Da sich im Vorfeld der Feste seit etwa 1909 ein Flugplatz befand, der bereits im Ersten Weltkrieg als Fliegerhorst(1) diente und nun von der Besatzung unter der Bezeichnung Coblenz Airdrome(2) weiter genutzt wurde, bot sich eine Unterbringung der Truppenteile der Luftstreitkräfte im nahe gelegenen Festungswerk an. Am 27. November 1918 bezog das Hauptquartier des Air Service, Fourth Army Corps (4. Armeekorps) unter Major H.B. Anderson(3) zusammen mit den nachfolgenden Einheiten die Feste Alexander: 91st Aero Squadron (Observation), 88th Aero Squadron (Pursuit), 462nd Aero Squadron (Construction), 2nd Photo Section, 12th Aero Squadron, 4th Photo Section.

Alle Einheiten verblieben bis zum 15. April 1919 auf der Karthause.(4) Am Morgen des 16. Aprils 1919 rückten sie mit dem Ziel Colombey-les-Belles bei Toul in Nordfrankreich aus, von wo aus sie unverzüglich die Rückreise in die Vereinigten Staaten antreten sollten.(5) Zeitgleich zog das Hauptquartier des Air Service zum Flughafen nach Sinzig um.(6)

Abb. 2: Flugfeld Karthause, um 1919

Am 19. April 1919 wurde die 5th Pursuit Group von Lay-St.-Remy bei Toul in Nordfrankreich nach Koblenz beordert, um dort Teil der American Forces in Germany zu werden. Die Gruppe bestand aus den folgenden Einheiten: 41st Pursuit Squadron, 138th Pursuit Squadron, 141th Pursuit Squadron, 638th Pursuit Squadron. Ergänzt durch den 3rd Air Park, bezogen alle Einheiten die Feste Kaiser Alexander.

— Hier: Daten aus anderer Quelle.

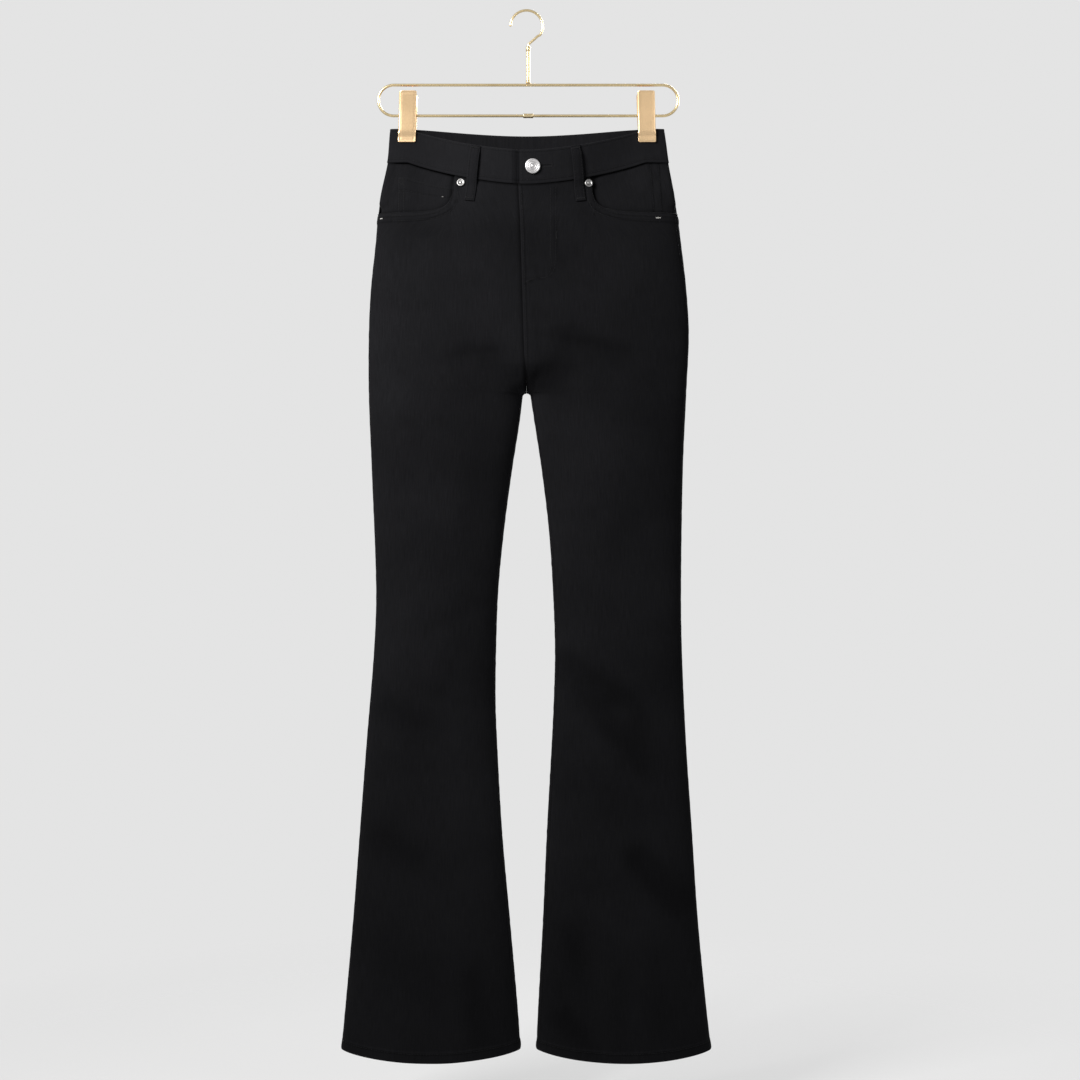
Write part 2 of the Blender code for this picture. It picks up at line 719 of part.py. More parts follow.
def hanger_wire():
    """The long closed loop that the clips slide on."""
    radius = (TOP_BAR_Z - BOTTOM_BAR_Z) / 2
    reach = LOOP_HALF_LENGTH - radius
    height = (TOP_BAR_Z + BOTTOM_BAR_Z) / 2
    path = arc((reach, height), radius, -90, 90, 12) + arc((-reach, height), radius, 90, 270, 12)
    return tube("hanger_wire", path, WIRE_RADIUS, GOLD, closed=True)


def hanger_hook():
    """The hook rises out of the stem, bends out and turns over the rail."""
    neck = [Vector((0.0, 0.0, STEM_TOP_Z + z)) for z in (SEAM_GAP, 0.0014)]
    lean = [Vector((0.0022, 0.0, STEM_TOP_Z + 0.0042)), Vector((0.0100, 0.0, STEM_TOP_Z + 0.0113))]
    bend = arc(HOOK_CENTRE, HOOK_RADIUS, -30, 176, 22)
    return tube("hanger_hook", neck + lean + bend, HOOK_WIRE_RADIUS, GOLD)


def ring_piece(name, bore, radius, length, place, axis, made_of, segments=14):
    """A plain sleeve."""
    half = length / 2
    chamfer = (radius - bore) * 0.35
    profile = (
        (bore, -half),
        (radius - chamfer, -half),
        (radius, -half + chamfer),
        (radius, half - chamfer),
        (radius - chamfer, half),
        (bore, half),
        (bore, -half),
    )
    return turned(name, profile, place, axis, made_of, segments)


def hanger_stem():
    """A plain rod between the top bar and the hook."""
    low, high = TOP_BAR_Z + WIRE_RADIUS + SEAM_GAP, STEM_TOP_Z
    height = high - low
    chamfer = 0.0006
    profile = (
        (0.0, 0.0),
        (STEM_RADIUS - chamfer, 0.0),
        (STEM_RADIUS, chamfer),
        (STEM_RADIUS, height - chamfer),
        (STEM_RADIUS - chamfer, height),
        (0.0, height),
    )
    return turned("hanger_stem", profile, Vector((0, 0, low)), Vector((0, 0, 1)), GOLD, 14)


def clip_plate(name, x, side, facing_way, ear_place):
    """A bent plate with turned-in side edges above its flat jaw. facing_way is FRONT or BACK."""
    lean = (
        ClipBend(CLIP_TOP_Z, CLIP_HEAD_Y, CLIP_ROLL),
        ClipBend(BOTTOM_BAR_Z + 0.0060, 0.0072, CLIP_ROLL),
        ClipBend(BOTTOM_BAR_Z - 0.0060, 0.0060, CLIP_ROLL),
        ClipBend(CLIP_FOOT_Z + 0.0130, 0.0050, CLIP_ROLL),
        ClipBend(CLIP_FOOT_Z + 0.0100, 0.0044, 0.0),
        ClipBend(CLIP_FOOT_Z + 0.0060, JAW_Y, 0.0),
        ClipBend(CLIP_FOOT_Z, JAW_Y, 0.0),
    )
    half = CLIP_WIDTH / 2
    grids = ([], [])
    for share in (-1.0, -0.9, 0.0, 0.9, 1.0):
        rolled = 1.0 if abs(share) == 1.0 else 0.0
        for grid, depth in zip(grids, (CLIP_METAL, 0.0)):
            column = [
                Vector((share * half, facing_way * (bend.y + depth - rolled * bend.roll), bend.z))
                for bend in lean
            ]
            grid.append([place_clip(p, x, side) for p in column])
    plate = wall(name, *grids, GOLD)
    for ear_side in (-1, 1):
        join(plate, clip_ear(f"{name}_ear", x + ear_side * ear_place, facing_way))
    return plate


def clip_ear(name, x, facing_way):
    """An ear that reaches in from a plate and hooks round the bar."""
    bm = bmesh.new()
    sides = 16
    loops = ([], [])
    for k in range(sides):
        angle = math.tau * k / sides
        y, z = math.cos(angle), math.sin(angle)
        reach = max(y, 0.0) ** 0.5
        rim = Vector((EAR_RADIUS * y * (1 - reach) + EAR_BASE_Y * reach, EAR_RADIUS * z * (1 + 0.9 * reach)))
        bore = Vector((y, z)) * (WIRE_RADIUS + SEAM_GAP)
        for loop, point in zip(loops, (rim, bore)):
            pair = []
            for half in (-0.5, 0.5):
                place = (x + half * EAR_METAL, facing_way * point.x, BOTTOM_BAR_Z + point.y)
                pair.append(bm.verts.new(place))
            loop.append(pair)
    for k in range(sides):
        m = (k + 1) % sides
        rim, bore = loops
        bm.faces.new((rim[k][0], rim[m][0], rim[m][1], rim[k][1]))
        bm.faces.new((bore[k][0], bore[k][1], bore[m][1], bore[m][0]))
        for half in (0, 1):
            bm.faces.new((rim[k][half], rim[m][half], bore[m][half], bore[k][half]))
    return finish(name, bm, GOLD)


def join(base, added):
    """Weld one solid onto another."""
    union = base.modifiers.new("weld", "BOOLEAN")
    union.operation = "UNION"
    union.solver = "EXACT"
    union.object = added
    added.hide_render = True
    added.display_type = "WIRE"


def place_clip(point, x, side):
    """Stand a clip's point at x and splay it about the bottom bar."""
    reach = point.z - BOTTOM_BAR_Z
    return Vector((x + point.x - side * reach * math.tan(CLIP_SPLAY), point.y, point.z))


def clips():
    made = []
    for side, x in zip((RIGHT, LEFT), CLIP_X):
        name = f"clip_{side_name(side)}"
        made.append(clip_plate(f"{name}_front", x, side, FRONT, FRONT_EAR_X))
        made.append(clip_plate(f"{name}_back", x, side, BACK, BACK_EAR_X))
        place = Vector((x, 0, BOTTOM_BAR_Z))
        bore = WIRE_RADIUS + SEAM_GAP
        made.append(
            ring_piece(f"{name}_spring", bore, SPRING_RADIUS, SPRING_LENGTH, place, Vector((1, 0, 0)), STEEL)
        )
    return made


def build():
    for old in list(bpy.data.objects):
        bpy.data.objects.remove(old, do_unlink=True)
    for leg in (RIGHT, LEFT):
        front(leg)
        back(leg)
        yoke(leg)
        facing(leg)
        back_pocket(leg)
    coin_pocket()
    waistband()
    for place in BELT_LOOPS:
        belt_loop(place)
    button()
    rivet("rivet_right", -0.0781)
    rivet("rivet_left", 0.0703)
    hanger_wire()
    hanger_hook()
    hanger_stem()
    middle_of_bar = Vector((0, 0, BOTTOM_BAR_Z))
    bore = WIRE_RADIUS + SEAM_GAP
    ring_piece(
        "hanger_ferrule", bore, FERRULE_RADIUS, FERRULE_LENGTH, middle_of_bar, Vector((1, 0, 0)), GOLD
    )
    clips()


build()
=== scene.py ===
"""Black bootcut five-pocket jeans, hung by two clips from a gilt wire trouser hanger.

Units are metres, +Z is up and the garment's front faces -Y. The origin is the inside top of the hook.
Left and right are the wearer's, so the right leg stands at -X.

Every piece of cloth is a thin sheet on one nested family of surfaces, which JeansForm holds. A place on
it has a leg, a face, `u` across the face from the outseam (0) to the inseam or the middle of the body (1),
`down` along the cloth from the waist's top edge, and `lift`, how far it stands outside the plain cloth.
"""

import logging
import math
from collections.abc import Sequence
from dataclasses import dataclass, field
from enum import Enum

import bmesh
import bpy
import numpy as np
from mathutils import Matrix, Vector
from mathutils.bvhtree import BVHTree


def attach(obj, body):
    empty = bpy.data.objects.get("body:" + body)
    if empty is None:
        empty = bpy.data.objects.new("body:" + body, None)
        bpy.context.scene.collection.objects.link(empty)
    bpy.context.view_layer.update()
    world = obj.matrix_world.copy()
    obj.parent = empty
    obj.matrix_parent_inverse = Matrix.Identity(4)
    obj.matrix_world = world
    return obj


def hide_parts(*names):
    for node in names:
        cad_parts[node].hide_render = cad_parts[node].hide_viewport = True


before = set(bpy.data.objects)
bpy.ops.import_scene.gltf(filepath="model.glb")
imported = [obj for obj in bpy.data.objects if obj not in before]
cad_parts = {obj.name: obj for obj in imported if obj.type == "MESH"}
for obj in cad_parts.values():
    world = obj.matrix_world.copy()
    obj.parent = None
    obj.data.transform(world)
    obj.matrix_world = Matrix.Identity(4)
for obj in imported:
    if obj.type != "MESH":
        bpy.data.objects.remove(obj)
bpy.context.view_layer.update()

BODY = "root"

# distances of sewn rows from the edge that they follow
DOUBLE_ROWS = (0.0022, 0.0084)
MOUTH_ROWS = (0.0026, 0.0088)
FLY_ROWS = (0.0, 0.0062)
COIN_ROWS = (0.0022, 0.0160)
# how far down the cloth the fly's lap dies away
LAP_ENDS = (0.262, 0.292)

log = logging.getLogger("jeans")

Array = np.ndarray


class Leg(Enum):
    """A leg, by the side of X that it stands on."""

    RIGHT = -1
    LEFT = 1

    @property
    def side(self) -> str:
        """The wearer's name for the side."""
        return self.name.lower()


class Face(Enum):
    """A face of the garment, by the side of Y that it looks to."""

    FRONT = -1
    BACK = 1


class Track:
    """A smooth curve through one column of a short table, straight on past its ends."""

    def __init__(self, downs: Sequence[float], values: Sequence[float]) -> None:
        """Work out the slopes once.

        Args:
            downs: Distances down the cloth, rising.
            values: The value at each.
        """
        self.downs = np.array(downs, float)
        self.values = np.array(values, float)
        low = np.maximum(np.arange(len(downs)) - 1, 0)
        high = np.minimum(np.arange(len(downs)) + 1, len(downs) - 1)
        self.slopes = (self.values[high] - self.values[low]) / (self.downs[high] - self.downs[low])

    def at(self, down: Array) -> Array:
        """Read the curve.

        Args:
            down: Distances down the cloth.

        Returns:
            The value at each distance.
        """
        down = np.asarray(down, float)
        last = len(self.downs) - 1
        i = np.clip(np.searchsorted(self.downs, down, side="right") - 1, 0, last - 1)
        d0, v0, v1 = self.downs[i], self.values[i], self.values[i + 1]
        s0, s1 = self.slopes[i], self.slopes[i + 1]
        step = self.downs[i + 1] - d0
        t = (down - d0) / step
        rise = t * t * (3 - 2 * t)
        inside = v0 * (1 - rise) + v1 * rise + s0 * step * t * (1 - t) ** 2 + s1 * step * t * t * (t - 1)
        return np.where(t < 0, v0 + s0 * (down - d0), np.where(t > 1, v1 + s1 * (down - d0 - step), inside))


def smooth(low: float, high: float, value: Array) -> Array:
    """0 below low, 1 above high, and a soft step between them."""
    t = np.clip((np.asarray(value, float) - low) / (high - low), 0.0, 1.0)
    return t * t * (3 - 2 * t)


def bump(away: Array, width: float) -> Array:
    """A soft bump of height 1 where away is 0."""
    return np.exp(-((np.asarray(away, float) / width) ** 2))


def grooves(away: Array, rows: Sequence[float], depth: float = 0.00022) -> Array:
    """The soft grooves that rows of stitches press into cloth, at their distances from an edge."""
    return depth * sum(bump(away - at, 0.0008) for at in rows)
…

The Group made itself quite at home in Fort Kaiser Alexander, which was built by Wilhelm Hohenzollern’s grandfather, and which occupies a commanding position on a high ridge between the Rhine and Moselle rivers, overlooking the city.(7)

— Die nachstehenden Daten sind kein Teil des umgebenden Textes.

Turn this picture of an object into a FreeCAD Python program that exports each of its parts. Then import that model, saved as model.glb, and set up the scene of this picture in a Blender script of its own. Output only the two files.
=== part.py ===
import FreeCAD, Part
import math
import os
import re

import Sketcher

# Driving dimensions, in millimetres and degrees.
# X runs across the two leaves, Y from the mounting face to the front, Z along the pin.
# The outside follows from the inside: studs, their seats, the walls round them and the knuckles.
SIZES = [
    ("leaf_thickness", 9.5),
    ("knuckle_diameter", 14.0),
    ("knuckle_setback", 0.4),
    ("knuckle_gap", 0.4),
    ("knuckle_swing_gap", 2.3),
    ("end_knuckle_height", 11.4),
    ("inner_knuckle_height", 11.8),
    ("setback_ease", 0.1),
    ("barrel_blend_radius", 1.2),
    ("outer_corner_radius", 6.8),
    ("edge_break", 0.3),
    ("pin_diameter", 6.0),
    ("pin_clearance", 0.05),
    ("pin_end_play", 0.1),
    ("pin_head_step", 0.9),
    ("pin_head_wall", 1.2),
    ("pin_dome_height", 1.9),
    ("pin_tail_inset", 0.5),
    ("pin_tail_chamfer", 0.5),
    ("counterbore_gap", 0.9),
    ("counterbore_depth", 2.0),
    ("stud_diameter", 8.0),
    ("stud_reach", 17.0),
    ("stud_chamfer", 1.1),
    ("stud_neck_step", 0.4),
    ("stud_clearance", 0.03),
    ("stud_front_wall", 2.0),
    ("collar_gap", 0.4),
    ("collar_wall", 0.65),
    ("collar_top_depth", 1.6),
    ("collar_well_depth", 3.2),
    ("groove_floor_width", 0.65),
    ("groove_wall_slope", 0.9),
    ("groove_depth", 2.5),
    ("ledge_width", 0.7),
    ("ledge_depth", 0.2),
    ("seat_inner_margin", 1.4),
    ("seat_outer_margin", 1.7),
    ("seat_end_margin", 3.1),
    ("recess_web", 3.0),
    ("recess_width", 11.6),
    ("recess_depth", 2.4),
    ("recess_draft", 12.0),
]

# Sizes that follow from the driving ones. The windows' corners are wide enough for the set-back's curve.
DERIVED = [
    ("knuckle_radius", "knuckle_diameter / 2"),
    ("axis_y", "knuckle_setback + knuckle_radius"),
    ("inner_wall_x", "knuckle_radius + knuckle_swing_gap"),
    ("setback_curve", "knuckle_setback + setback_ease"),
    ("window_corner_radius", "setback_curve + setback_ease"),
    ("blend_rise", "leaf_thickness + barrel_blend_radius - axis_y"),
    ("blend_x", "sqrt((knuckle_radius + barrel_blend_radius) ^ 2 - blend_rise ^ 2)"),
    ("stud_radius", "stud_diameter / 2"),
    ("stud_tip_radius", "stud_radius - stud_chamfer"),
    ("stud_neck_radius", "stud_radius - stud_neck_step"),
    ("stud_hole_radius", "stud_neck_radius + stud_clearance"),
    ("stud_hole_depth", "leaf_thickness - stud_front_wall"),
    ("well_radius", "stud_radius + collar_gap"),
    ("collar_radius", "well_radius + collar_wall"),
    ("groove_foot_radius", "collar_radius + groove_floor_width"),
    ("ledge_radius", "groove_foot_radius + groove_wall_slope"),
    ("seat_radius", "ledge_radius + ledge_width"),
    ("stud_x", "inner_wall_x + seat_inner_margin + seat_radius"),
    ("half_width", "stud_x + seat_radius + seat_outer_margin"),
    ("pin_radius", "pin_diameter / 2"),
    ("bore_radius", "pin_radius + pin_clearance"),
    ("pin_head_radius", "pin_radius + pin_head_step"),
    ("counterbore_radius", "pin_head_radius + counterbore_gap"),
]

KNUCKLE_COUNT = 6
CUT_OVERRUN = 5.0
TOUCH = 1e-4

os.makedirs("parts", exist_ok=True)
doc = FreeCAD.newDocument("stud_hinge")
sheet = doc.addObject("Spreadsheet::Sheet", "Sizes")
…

Wann genau die Einheiten die Feste Alexander wieder verließen ist nicht bekannt.(8) Ende 1919 richtete die amerikanische Besatzung „Disciplinary Barracks“ (kurz D. B.) auf dem Gelände der Feste Alexander ein. Ob hierfür bestehende Bauten herangezogen oder eigens Gebäude errichtet wurden ist unklar. In dem Militärgefängnis konnten 200 Gefangene und 100 Wärter untergebracht werden, über die tatsächliche Belegung ist jedoch nichts bekannt. Zwei Barracken wurden zusätzlich mit modernen sanitären Anlagen eingerichtet. Das Gefängnis bestand bis Januar 1922, bevor es im Zuge der bevorstehenden Entfestigungsarbeiten und der Truppenreduzierung bzw. des -abzugs aufgelöst wurde.(9)

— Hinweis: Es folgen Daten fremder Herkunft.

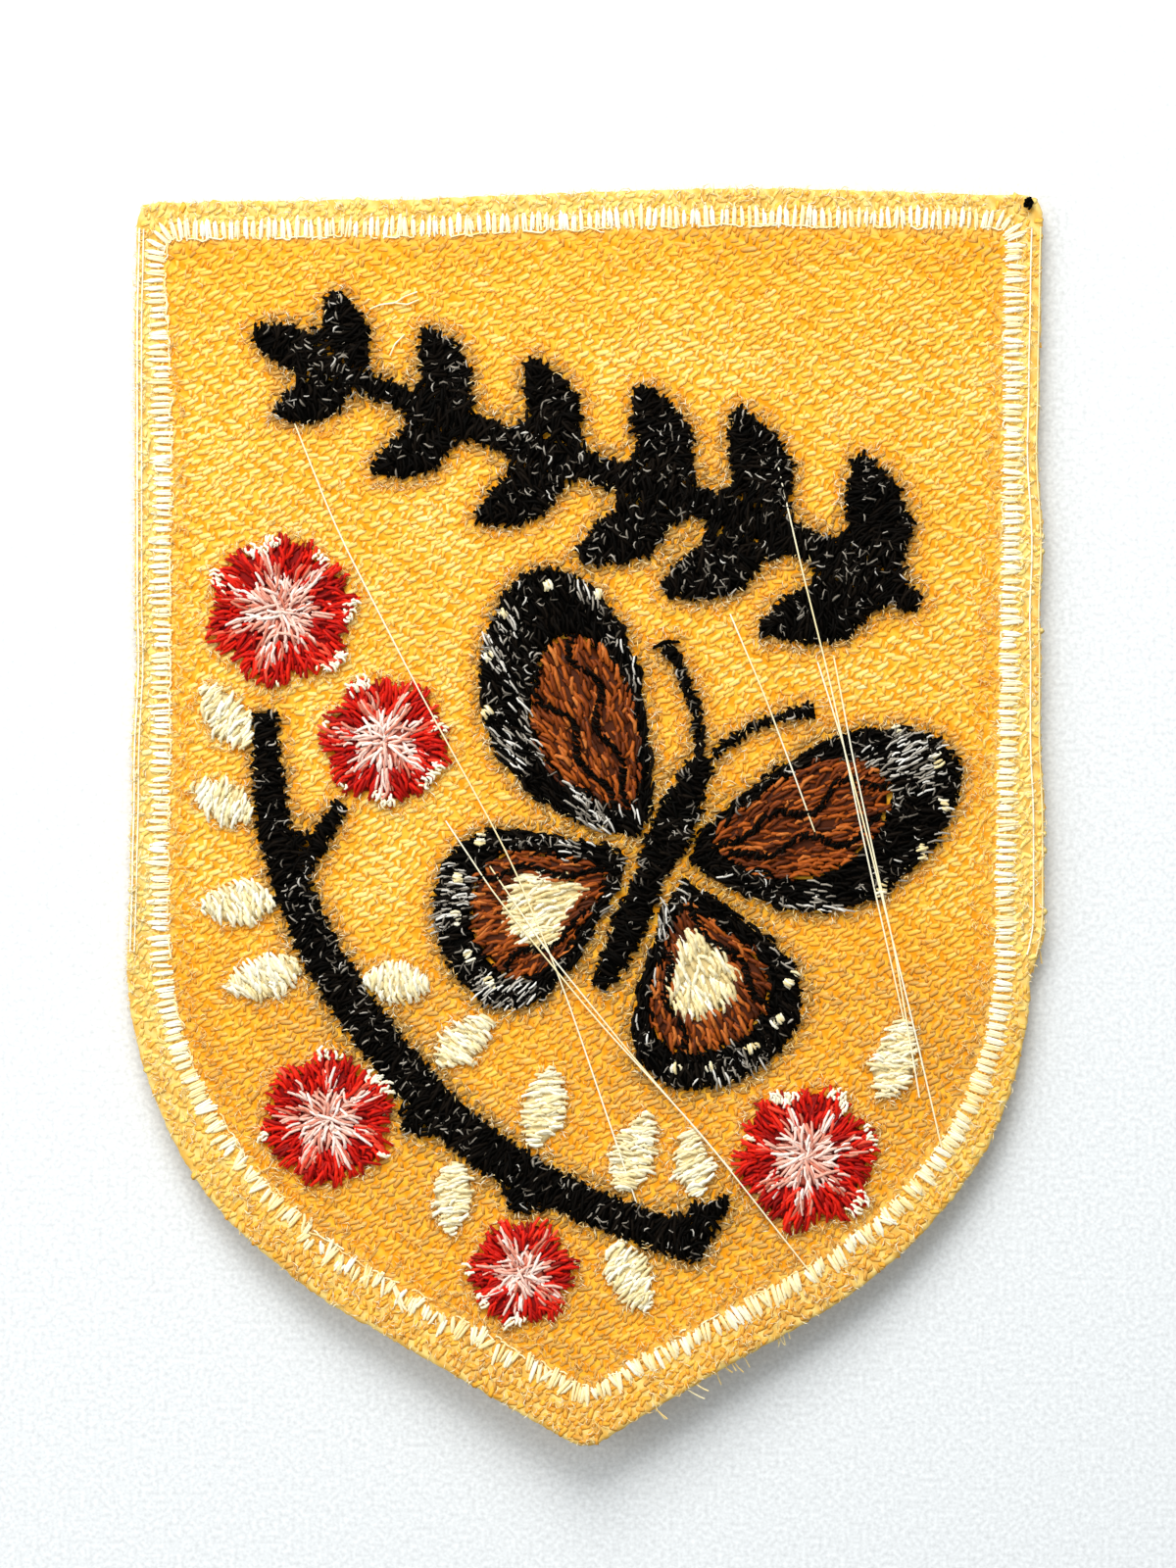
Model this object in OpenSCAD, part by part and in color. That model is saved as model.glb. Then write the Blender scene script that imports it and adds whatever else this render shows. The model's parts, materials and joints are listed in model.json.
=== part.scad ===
// Embroidered cloth patch cut as a shield, lying on its face with the back of its stitching up.
// Origin under the middle of the patch, on the surface that it lies on.
// +X runs to the right, +Y to the top edge and +Z up. All sizes are in millimetres.

/* [Shield outline] */
// Width across the two straight sides
shield_w = 57; // [54:0.5:60]
// Height over all, from the top cut to the point
shield_h = 79; // [76:0.5:84]
// Radius of the rounded shoulders
shoulder_r = 28; // [26:0.5:30]
// Slope of the two lower edges at the point
point_angle = 28.7; // [26:0.1:31]
// Width of the blunt end of the point
point_w = 1.2; // [0.8:0.1:2]
// Radius of the two top corners
corner_r = 1; // [0.5:0.1:2]

/* [Ground cloth] */
// Thickness of the twill with its stiffener
cloth_t = 1; // [1:0.1:1.6]
// Height that the point curls up from the surface
curl_h = 2.3; // [0:0.1:4]
// Height on the shield below which the curl starts
curl_from = -6; // [-12:1:4]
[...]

Am 13. Januar 1922 gaben die Amerikaner schließlich den Komplex frei,(10) woraufhin neun deutsche Familien im Reduit und sechs oder sieben weitere in den Kasernen eine vorläufige Bleibe fanden.(11) Diese Unterbringung blieb allerdings auf wenige Monate beschränkt, da die Feste Kaiser Alexander bereits im Juni 1922 mit dem französischen Infanterie-Regiment Nr. 151 belegt wurde.(12)

Matthias Kellermann

Anmerkungen

(1) Brommer, Peter, Kleber, Peter und Krümmel, Achim: Koblenz in der Rückblende. Fotografischer Streifzug durch die Jahre 1862 bis 1945, Koblenz 2004, S. 177.
(2) Vgl. Gorrell’s History of the American Expeditionary Forces Air Service, 1917-1919, Vol. I, S. 16.
(3) Vgl. Gorrell’s History, Vol. II, S. 16. Anderson verstarb am 21. Februar 1919, sein Nachfolger bis zur Verlegung nach Sinzig wurde Captain Paradise.
(4) Vgl. Gorrell’s History, Vol. I, S. 16.
(5) Gorrell’s History, Vol. II, S. 27.
(6) Vgl. Gorrell’s History, Vol. I, S. 16.
(7) Gorrell’s History, Vol. II, S. 8. Übersetzung: Die Gruppe machte es sich ziemlich gemütlich in der Feste Kaiser Alexander, welche von Wilhelm Hohenzollerns Großvater errichtet worden war, und die eine beherrschende Position auf einem Höhenzug zwischen den Flüssen Rhein und Mosel besetzt, von wo aus sie die Stadt [Koblenz] überblickt [Übersetzung M. Kellermann]. Mit Wilhelm Hohenzollern ist vermutlich Wilhelm II. gemeint. Der Erbauer wäre demnach Wilhelm I., was nicht zutreffend ist. Vielmehr war es dessen Vater Friedrich Wilhelm III. (also Wilhelms II. Urgroßvater), der den Bau der Festung Koblenz und Ehrenbreitstein initiierte.
(8) Nach dem englischen Wikipedia-Eintrag Organization of the Air Service of the American Expeditionary Force, abgerufen am 5.01.2014, wurde die Gruppe am 12. Mai 1919 bereits wieder abberufen und das Coblenz Airdrome nur bis zum 2. Juli 1919 belegt. Beides konnte allerdings in der dort angegebenen Quelle (Gorrell’s History) nicht verifiziert werden.
(9) Vgl. The Amaroc News Vol. 4, Nr. 24, 14.05.1922. Vgl. auch Record group 120: Records of the American Expeditionary Forces (World War I), 1848 – 1942: Correspondence of the Disciplinary Barracks at Feste Alexander, 10/1919 – 01/1922.
(10) Vgl. Schreiben des Hauptquartiers der amerikanischen Truppen in Deutschland Nr. 214-B vom 13.01.1922, in: BArch Best. R 133 Nr. 97, S. 109.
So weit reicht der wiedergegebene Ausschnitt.